I have a Thinkpad T490 with 8GB of RAM on which I want to declaratively install my Nix Flake using disko-install. I’m using the latest NixOS Graphical Gnome ISO and from the Gnome Terminal I ran the following commands:
# password for full disk encryption
echo "changeme" > /tmp/secret.key
sudo nix \
--extra-experimental-features "nix-command flakes" \
run 'github:nix-community/disko/latest#disko-install' -- \
--write-efi-boot-entries \
--flake github:MatejaMaric/nix-setup#thinkpad-t490 \
--disk main /dev/nvme0n1
It runs for couple of minutes and then the entire Gnome Terminal gets killed. I checked my system logs with journalctl --boot and it shows that nix-build gets killed by the Linux OOM Killer with peak memory usage of 5.3GB.
It seems to me that disko-install tries to download all the nix packages that my flake uses directly into RAM. Maybe I’m wrong…
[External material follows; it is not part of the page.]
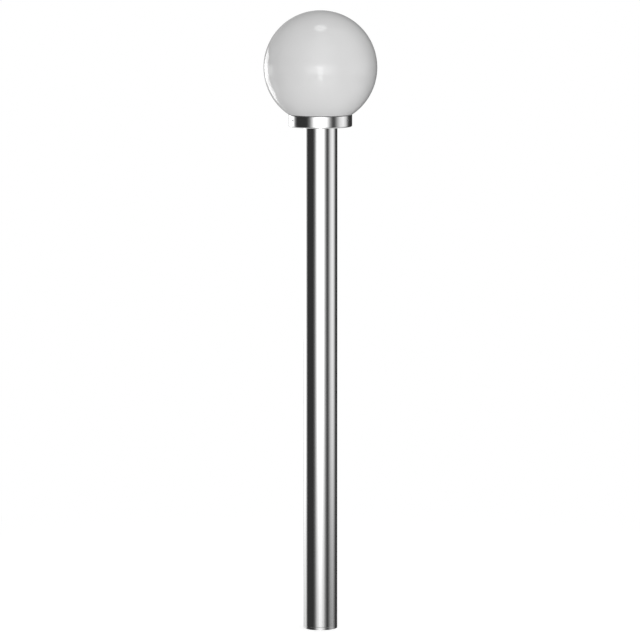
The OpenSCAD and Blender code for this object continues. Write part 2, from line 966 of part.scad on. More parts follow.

Here’s something interesting I’ve figured out. If I use plain disko to format and mount my file systems, and use nixos-install for the rest, everything works normally. Here’s an example:
In my case the main difference here being that using disko and then nixos-install allows disko to mount any SWAP partitions you might have, potentially avoiding memory issues.
For some reason disko-install does not mount SWAP partitions because it builds the system first before it creates the partitions layout. It would be nice if its behavior was closer to that of just disko, or a flag that allows it to do the installation in two steps.